James K. Galbraith

The Iraqi Quagmire

by

Sergio Vieira de Mello was the real thing. I met him in East Timor in 2001, at the U.S. mission on the evening of July 4th. He told my brother (his colleague in the transition cabinet) that he would not attend a dinner for the Australian foreign minister that night “because I dislike him intensely.” Two days later I saw him again, as we joined the new East Timor self-defense forces for the last leg of a march to a new training ground. On that day, surrounded by guerrillas, their U.N. officers, and the civilian staff, out on the road in the bright tropical sunshine, he was clearly having a good time.

Sergio was blunt, charming, energetic, funny. He knew his business, minced no words, commanded the loyalty of his mission and the respect of the Timorese. They knew he was working for them—for the cause of a free and independent and self-governing East Timor. And so it should have been in Iraq.

But it wasn’t. We face in Iraq what the U.N. did not face in Timor: an organized, brutal opposition, able to strike when and where it chooses. Why is this so? Partly because in Iraq large parts of the population do not want us there and are prepared to abet those who would throw us out. The U.N. mission was simply an auxiliary target. And the security at the Canal Hotel was not good.

None of this should be surprising. Last November, at his request, I wrote a memorandum to Gary Hart (a friend going back to the start of the McGovern effort in 1971) on how the situation might unfold. Here’s what I said:

hile the impending war on Iraq may prove to be fairly easy… the post-war occupation is certainly going to be ugly. Iraq is a huge country. The oil fields, the cities and the ports will need to be protected. The protectors will need to be protected. Saddam has 150,000 secret police who will not physically disappear. There is a large Shi’a population with whom our relations could deteriorate quickly if their leaders don’t like our rule. Worst of all there is Al Qaeda. They are not in Iraq right now, but they will be. And they will find plenty of fresh targets in occupied Iraq. Algeria comes to mind; does anyone remember?

Saddam’s government is ugly, but at present at least the Kurdish population is protected from him at low cost. The case for putting the U.S. Army at the service of the rest of the opposition remains totally unpersuasive and cannot be coherently made. This point becomes obvious when one reads the screeds suggesting that Iraq might somehow become an oasis of democracy in the Middle East. They are mostly written by people who fought to the last against a free vote for the presidency in Florida.

Once we have invaded, getting out again is not going to be easy. On the contrary, it will be very easy for Al Qaeda and others to guarantee just enough turmoil to ensure that it is never quite safe to leave. The choice will therefore become one of staying and bleeding, or of accepting an ignominious retreat—think the Israelis from South Lebanon but on a much larger scale. People need to understand that a decision to invade Iraq is, in effect, a decision to establish what will be, for practical purposes, a permanent zone of occupation there…
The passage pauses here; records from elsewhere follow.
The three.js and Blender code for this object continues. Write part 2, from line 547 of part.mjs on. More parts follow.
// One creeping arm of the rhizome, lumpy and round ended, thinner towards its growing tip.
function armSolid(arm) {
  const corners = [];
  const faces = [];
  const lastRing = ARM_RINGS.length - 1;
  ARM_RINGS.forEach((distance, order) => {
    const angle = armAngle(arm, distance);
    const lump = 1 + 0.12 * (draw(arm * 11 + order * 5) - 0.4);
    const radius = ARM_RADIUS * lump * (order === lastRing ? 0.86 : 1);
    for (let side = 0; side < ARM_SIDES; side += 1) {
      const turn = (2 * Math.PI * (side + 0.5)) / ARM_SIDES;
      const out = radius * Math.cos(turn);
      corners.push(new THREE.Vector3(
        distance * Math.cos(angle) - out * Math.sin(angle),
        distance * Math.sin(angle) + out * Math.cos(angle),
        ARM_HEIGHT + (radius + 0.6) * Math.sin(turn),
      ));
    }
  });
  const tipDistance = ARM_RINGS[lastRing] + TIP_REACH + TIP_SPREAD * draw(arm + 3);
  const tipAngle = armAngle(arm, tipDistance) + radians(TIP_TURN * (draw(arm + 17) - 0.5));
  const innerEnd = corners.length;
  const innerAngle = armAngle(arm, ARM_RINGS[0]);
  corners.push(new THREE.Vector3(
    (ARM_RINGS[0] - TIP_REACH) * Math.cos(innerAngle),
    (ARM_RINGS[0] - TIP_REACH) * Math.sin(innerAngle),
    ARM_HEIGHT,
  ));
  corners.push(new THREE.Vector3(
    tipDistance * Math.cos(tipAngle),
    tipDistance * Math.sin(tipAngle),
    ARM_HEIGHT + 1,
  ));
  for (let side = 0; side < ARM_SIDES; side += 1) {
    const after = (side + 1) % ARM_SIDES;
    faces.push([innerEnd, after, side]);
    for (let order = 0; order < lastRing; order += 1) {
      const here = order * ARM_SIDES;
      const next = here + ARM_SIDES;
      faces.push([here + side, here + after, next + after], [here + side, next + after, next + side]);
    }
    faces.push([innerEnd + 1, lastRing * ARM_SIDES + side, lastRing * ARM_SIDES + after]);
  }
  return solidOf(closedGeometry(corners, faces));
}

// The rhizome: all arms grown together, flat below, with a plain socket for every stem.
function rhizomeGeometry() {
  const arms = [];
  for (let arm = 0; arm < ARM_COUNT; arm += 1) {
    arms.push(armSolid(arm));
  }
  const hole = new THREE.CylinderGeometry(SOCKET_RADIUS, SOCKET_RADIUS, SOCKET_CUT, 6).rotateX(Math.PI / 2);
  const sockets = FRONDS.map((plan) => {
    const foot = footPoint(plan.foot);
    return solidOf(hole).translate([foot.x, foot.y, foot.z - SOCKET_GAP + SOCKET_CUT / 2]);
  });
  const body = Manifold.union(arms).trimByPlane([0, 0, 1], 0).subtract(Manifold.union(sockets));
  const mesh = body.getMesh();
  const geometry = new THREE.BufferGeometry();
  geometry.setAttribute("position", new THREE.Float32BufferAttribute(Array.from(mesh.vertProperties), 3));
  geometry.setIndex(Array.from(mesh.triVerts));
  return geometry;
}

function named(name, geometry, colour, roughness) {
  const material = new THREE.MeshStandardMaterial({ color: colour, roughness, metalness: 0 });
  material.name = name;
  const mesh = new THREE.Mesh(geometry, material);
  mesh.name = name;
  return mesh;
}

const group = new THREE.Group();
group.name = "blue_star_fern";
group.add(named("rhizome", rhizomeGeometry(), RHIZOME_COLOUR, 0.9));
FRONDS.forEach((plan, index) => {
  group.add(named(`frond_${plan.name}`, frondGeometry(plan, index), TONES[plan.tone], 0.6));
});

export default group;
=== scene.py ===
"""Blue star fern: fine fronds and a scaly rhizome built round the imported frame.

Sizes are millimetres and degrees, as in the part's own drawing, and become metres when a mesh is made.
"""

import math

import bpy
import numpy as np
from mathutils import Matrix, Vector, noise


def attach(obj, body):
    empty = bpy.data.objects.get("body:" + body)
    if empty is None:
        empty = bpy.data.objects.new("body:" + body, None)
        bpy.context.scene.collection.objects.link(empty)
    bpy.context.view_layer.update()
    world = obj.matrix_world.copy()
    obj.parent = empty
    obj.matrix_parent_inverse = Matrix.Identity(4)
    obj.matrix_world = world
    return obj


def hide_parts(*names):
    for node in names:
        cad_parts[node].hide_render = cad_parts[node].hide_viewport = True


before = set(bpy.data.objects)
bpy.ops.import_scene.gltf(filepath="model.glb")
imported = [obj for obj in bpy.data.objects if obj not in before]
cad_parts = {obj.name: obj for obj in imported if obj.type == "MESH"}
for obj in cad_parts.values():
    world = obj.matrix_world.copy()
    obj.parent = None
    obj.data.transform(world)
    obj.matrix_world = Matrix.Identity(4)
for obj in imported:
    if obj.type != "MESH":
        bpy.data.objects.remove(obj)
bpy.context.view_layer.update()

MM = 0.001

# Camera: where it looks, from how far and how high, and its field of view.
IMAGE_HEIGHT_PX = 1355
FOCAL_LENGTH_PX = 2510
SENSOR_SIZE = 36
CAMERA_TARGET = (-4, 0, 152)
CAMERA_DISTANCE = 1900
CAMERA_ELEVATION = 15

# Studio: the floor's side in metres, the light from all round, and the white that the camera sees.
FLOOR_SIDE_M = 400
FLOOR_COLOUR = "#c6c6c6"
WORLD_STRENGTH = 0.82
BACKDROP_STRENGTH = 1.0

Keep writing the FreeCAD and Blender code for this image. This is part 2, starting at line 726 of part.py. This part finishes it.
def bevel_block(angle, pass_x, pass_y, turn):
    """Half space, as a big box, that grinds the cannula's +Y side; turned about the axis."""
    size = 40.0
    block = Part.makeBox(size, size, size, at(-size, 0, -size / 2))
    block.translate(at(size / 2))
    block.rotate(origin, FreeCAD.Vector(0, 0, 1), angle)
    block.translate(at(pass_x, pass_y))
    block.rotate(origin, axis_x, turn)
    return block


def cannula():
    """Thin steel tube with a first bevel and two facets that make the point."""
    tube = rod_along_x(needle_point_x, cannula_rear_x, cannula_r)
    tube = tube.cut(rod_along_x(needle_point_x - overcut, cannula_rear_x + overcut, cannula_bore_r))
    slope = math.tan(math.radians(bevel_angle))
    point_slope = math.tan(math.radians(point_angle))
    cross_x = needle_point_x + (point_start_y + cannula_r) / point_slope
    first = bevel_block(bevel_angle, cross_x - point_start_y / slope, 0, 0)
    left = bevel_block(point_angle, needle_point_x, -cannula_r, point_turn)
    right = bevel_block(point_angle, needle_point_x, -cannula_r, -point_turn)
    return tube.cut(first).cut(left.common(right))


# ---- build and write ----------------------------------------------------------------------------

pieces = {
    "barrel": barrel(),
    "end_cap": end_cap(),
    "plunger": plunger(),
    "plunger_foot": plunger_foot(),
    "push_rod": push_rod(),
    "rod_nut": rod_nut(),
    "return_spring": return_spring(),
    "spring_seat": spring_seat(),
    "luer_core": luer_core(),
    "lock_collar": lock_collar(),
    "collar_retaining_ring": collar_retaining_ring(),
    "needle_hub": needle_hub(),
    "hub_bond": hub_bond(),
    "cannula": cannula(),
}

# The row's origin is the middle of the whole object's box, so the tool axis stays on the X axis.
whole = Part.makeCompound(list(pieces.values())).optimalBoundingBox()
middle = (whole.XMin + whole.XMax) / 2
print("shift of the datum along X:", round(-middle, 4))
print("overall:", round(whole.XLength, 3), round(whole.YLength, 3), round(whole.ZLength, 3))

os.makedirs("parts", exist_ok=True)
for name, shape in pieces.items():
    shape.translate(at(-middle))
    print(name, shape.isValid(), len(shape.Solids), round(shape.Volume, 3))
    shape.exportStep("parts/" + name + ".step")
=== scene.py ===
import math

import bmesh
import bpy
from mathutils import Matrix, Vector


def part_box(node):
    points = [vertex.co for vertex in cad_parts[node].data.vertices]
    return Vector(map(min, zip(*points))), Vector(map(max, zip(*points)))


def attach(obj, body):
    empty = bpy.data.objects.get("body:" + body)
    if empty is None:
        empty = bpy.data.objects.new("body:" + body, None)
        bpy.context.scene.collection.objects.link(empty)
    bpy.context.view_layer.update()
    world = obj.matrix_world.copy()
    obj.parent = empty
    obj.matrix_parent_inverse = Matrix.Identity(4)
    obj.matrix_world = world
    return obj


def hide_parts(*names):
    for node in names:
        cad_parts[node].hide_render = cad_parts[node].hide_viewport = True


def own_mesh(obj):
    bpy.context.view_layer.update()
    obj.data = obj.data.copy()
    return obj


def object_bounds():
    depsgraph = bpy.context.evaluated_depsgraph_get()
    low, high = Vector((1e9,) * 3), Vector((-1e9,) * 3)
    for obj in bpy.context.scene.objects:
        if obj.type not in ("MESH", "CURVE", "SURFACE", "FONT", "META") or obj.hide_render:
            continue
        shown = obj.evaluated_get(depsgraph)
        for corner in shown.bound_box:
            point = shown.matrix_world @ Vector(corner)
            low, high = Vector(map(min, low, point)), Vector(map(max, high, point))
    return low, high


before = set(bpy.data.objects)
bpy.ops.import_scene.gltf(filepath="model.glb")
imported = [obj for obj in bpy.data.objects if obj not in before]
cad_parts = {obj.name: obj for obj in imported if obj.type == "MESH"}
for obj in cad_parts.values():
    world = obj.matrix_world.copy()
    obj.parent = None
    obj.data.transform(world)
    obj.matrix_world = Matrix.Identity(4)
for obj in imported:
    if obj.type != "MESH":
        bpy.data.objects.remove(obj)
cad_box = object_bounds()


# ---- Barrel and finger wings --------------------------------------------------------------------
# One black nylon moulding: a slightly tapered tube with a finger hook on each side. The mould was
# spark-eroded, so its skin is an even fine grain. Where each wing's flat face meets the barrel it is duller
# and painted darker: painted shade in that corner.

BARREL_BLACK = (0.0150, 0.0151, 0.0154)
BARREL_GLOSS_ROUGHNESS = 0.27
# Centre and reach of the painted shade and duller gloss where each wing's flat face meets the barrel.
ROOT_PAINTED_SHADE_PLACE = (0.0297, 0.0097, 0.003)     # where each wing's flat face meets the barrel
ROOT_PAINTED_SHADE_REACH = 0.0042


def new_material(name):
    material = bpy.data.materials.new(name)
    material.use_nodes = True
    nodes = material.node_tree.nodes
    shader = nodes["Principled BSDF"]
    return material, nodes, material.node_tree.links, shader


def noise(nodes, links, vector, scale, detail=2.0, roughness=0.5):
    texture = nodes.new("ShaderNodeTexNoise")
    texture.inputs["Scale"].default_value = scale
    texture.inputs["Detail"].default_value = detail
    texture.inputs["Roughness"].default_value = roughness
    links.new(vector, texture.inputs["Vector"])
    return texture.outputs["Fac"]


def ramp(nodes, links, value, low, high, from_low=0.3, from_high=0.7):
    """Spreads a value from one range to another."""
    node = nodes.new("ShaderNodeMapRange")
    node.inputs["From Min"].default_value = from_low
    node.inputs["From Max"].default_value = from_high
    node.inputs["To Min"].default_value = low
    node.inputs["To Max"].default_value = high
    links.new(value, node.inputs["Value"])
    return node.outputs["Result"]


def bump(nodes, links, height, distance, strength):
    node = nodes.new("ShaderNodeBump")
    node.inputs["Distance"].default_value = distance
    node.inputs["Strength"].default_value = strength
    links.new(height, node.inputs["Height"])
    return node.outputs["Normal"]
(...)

Empire is an economic system. But it is a system that works only in the presence of an overwhelming advantage of force, a general acquiescence of the regional leadership, large local security forces, and an absence of determined opposition. The British held India because, and only so long as, they enjoyed these advantages. In the Sudan, the matter was already different as early as the 1880s. The final outcome at Omdurman was as it was only because, as Hillaire Belloc put it: “Whatever happens, we have got The Maxim Gun, and they have not.”

But in modern conditions the correlation of forces does not lie with the imperial power. Explosives, mines, booby traps, rockets and similar weapons of resistance are too cheap and too effective. We will certainly face determined opposition in Iraq, sooner or later and possibly sooner, once the euphoria following the overthrow of Saddam wears off and as our other enemies get a chance to get into the game. The same will be increasingly true of our position elsewhere in the Middle East. In the face of determined opposition, empire has costs that no modern democracy can sustain—and certainly not the United States with our attachment to peacetime prosperity and abhorrence of body bags.

What happened to Sergio Vieira de Mello, to his dedicated colleagues at the United Nations mission in Baghdad, what has been happening to American soldiers and to innocent Iraqi civilians every single day, was terribly easy to predict. And the result? A U.N. staffer put it very well: “We send our best guy to Iraq and he comes home in a box.”n

James K. Galbraith teaches at the LBJ School.